» GOAL
Find how many lines contain "materials" and state only that number.

» SOURCE MATERIAL
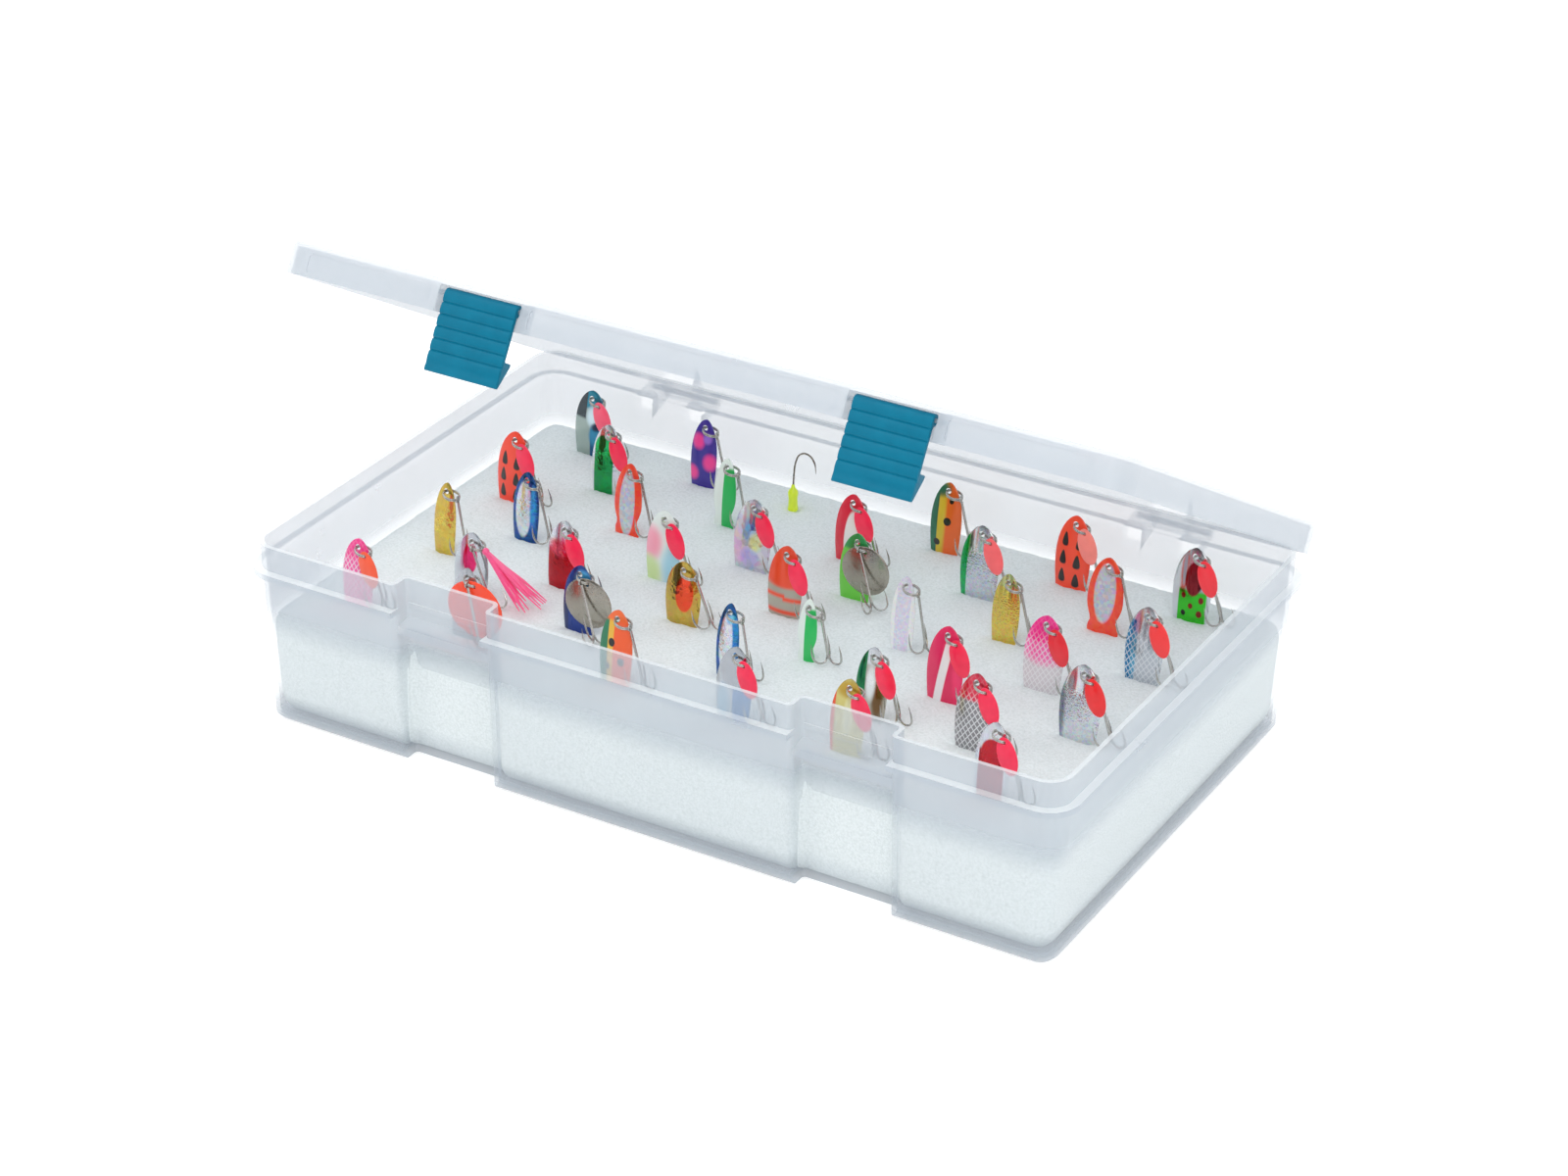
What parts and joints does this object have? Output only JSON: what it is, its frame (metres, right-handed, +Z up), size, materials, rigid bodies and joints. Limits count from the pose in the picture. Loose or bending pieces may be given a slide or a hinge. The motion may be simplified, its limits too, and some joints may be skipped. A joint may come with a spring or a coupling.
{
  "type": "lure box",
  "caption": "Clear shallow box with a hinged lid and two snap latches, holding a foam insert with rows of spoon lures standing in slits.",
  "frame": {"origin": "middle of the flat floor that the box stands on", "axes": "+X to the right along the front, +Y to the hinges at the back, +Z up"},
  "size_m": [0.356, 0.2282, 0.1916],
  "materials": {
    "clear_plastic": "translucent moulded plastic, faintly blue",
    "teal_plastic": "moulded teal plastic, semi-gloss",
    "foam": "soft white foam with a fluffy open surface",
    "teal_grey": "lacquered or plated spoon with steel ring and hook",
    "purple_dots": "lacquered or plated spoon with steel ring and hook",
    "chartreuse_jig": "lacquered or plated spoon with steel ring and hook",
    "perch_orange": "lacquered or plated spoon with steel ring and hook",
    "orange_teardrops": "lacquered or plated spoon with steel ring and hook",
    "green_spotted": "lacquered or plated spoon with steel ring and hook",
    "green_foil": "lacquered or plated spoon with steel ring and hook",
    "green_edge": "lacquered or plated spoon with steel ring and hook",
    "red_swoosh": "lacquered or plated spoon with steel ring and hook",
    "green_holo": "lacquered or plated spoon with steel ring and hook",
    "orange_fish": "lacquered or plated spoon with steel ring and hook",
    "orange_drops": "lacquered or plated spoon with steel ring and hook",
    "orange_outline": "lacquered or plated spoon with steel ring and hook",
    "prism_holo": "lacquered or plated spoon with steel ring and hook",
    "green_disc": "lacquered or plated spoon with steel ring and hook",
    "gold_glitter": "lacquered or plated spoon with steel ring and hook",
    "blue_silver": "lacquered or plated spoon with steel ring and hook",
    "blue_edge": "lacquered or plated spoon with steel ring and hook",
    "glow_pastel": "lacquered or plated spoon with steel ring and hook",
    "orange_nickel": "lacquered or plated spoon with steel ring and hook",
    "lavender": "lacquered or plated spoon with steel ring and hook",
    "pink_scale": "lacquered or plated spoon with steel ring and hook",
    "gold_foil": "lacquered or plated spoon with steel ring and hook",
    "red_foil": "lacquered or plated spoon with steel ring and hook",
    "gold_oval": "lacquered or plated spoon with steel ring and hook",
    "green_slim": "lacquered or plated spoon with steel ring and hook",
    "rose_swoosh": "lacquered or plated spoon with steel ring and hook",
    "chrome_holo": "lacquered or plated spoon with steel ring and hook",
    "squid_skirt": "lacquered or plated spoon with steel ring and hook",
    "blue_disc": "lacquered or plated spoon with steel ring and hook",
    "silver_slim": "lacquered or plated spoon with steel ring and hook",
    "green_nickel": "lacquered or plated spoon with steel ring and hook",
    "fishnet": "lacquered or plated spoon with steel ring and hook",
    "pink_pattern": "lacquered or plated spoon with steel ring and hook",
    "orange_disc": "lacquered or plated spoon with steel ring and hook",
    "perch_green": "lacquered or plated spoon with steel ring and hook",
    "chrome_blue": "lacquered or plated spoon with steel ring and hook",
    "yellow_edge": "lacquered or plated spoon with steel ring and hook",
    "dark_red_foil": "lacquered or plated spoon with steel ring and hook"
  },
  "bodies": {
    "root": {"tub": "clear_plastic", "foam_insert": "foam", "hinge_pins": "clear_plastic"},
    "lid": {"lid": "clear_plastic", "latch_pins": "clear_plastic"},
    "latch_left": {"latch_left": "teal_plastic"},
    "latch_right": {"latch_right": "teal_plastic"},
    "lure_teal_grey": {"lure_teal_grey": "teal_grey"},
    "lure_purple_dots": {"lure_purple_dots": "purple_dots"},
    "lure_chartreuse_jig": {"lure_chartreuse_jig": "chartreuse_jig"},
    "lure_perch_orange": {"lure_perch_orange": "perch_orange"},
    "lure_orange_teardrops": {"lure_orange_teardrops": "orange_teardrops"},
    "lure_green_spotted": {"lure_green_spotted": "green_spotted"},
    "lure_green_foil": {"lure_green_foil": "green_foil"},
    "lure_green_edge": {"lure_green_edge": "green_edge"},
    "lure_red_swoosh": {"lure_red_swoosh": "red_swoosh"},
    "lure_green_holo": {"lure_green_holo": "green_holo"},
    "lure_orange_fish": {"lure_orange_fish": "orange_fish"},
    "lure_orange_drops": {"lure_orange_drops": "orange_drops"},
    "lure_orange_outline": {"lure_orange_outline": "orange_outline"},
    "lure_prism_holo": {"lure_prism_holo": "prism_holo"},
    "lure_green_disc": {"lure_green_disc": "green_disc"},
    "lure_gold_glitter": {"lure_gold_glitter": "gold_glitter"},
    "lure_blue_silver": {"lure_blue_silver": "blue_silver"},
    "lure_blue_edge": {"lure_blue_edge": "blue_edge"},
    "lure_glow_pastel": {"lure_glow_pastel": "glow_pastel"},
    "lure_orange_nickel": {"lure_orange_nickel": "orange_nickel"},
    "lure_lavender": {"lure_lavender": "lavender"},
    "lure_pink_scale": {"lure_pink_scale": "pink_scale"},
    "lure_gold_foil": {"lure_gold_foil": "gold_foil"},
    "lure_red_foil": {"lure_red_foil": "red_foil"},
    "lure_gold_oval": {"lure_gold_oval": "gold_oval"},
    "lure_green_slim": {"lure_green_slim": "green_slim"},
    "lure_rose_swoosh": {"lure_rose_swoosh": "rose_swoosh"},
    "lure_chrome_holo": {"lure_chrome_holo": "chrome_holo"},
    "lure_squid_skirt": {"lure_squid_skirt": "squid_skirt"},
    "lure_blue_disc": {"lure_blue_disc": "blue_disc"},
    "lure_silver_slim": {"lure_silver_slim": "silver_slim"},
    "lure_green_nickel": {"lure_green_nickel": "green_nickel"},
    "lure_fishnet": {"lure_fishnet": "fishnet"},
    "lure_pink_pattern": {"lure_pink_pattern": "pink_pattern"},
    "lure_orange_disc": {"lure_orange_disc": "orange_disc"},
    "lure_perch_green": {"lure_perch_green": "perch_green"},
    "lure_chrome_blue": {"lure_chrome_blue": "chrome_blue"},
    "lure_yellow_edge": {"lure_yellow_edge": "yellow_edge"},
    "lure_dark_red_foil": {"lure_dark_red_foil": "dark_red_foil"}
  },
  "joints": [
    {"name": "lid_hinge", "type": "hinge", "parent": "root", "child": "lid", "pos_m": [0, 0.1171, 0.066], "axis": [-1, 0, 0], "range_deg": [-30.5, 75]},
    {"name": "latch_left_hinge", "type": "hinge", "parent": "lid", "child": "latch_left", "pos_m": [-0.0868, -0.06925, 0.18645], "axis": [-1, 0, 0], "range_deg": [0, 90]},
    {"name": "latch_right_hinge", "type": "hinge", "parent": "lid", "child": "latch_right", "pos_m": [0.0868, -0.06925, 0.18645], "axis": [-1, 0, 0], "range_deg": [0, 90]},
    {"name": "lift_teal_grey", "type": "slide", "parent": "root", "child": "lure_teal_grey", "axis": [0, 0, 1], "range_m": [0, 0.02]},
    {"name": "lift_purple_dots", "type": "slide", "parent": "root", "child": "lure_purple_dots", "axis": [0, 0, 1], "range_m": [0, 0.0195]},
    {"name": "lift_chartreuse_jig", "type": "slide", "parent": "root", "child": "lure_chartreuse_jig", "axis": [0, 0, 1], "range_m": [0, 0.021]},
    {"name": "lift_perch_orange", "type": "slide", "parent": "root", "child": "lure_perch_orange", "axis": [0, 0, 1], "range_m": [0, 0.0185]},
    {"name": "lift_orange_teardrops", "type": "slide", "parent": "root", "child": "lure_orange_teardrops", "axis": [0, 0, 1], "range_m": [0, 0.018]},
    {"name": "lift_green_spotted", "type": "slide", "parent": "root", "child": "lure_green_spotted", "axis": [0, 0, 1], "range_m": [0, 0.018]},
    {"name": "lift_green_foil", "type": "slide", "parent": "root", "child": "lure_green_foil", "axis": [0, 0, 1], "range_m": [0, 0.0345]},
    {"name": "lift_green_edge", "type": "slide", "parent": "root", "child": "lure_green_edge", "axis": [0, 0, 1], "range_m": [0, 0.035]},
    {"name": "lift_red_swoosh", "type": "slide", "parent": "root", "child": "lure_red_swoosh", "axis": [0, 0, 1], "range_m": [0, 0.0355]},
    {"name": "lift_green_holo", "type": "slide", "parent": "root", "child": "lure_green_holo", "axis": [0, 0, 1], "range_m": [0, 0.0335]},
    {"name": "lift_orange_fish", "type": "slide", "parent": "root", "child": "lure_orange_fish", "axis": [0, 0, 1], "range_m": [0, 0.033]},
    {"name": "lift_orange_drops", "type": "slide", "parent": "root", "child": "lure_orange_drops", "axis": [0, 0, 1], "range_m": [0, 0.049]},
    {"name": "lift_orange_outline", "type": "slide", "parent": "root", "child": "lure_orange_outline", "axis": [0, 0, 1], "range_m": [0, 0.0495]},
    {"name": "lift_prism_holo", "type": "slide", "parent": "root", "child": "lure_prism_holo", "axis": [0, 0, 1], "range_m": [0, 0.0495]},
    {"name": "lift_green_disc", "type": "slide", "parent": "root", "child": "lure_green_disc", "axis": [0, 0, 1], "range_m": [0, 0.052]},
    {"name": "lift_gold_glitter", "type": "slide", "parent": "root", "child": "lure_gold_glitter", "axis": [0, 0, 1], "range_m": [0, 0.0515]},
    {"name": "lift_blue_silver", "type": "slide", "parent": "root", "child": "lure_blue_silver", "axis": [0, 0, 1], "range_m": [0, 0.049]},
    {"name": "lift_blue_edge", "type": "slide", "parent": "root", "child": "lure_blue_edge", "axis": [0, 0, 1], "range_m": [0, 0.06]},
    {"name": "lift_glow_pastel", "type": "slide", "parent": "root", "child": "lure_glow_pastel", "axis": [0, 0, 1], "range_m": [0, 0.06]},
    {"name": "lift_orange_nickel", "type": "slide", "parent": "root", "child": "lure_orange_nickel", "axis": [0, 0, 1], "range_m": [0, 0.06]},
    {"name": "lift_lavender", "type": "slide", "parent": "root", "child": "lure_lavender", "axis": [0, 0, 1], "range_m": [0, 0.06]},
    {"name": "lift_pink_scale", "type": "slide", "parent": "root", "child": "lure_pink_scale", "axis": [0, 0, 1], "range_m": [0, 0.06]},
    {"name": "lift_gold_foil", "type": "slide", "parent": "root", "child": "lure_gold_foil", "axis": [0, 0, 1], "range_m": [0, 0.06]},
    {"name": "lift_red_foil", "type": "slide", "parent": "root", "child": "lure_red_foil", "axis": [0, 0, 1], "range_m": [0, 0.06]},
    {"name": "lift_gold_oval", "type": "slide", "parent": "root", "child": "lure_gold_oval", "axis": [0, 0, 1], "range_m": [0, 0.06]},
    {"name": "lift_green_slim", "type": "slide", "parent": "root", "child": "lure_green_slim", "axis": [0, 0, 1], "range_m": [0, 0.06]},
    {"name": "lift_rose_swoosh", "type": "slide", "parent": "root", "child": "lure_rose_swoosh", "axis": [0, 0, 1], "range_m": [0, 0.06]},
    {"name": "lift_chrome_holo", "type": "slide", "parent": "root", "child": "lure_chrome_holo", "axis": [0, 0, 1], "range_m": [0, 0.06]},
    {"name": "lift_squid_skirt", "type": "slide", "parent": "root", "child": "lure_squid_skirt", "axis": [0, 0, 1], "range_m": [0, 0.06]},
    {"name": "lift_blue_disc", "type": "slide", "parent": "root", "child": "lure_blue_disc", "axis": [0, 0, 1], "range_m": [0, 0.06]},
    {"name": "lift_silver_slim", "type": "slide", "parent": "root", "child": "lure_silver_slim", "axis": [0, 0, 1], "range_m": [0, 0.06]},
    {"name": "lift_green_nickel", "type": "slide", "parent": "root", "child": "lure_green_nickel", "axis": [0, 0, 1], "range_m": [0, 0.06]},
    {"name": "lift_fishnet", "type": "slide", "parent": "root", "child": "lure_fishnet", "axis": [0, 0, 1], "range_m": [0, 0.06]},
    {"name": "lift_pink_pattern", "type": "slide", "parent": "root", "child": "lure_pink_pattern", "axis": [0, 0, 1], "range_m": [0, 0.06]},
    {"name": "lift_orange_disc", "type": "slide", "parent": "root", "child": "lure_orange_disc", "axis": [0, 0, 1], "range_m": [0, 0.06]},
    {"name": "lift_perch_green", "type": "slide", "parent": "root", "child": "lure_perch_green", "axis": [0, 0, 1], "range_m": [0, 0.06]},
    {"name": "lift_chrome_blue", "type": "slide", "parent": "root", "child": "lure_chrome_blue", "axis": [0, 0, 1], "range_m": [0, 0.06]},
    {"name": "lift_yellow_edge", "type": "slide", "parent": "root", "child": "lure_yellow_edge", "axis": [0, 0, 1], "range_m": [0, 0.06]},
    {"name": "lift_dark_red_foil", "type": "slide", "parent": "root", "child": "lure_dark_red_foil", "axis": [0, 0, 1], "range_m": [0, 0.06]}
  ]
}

» RESULT FOR THIS TASK
2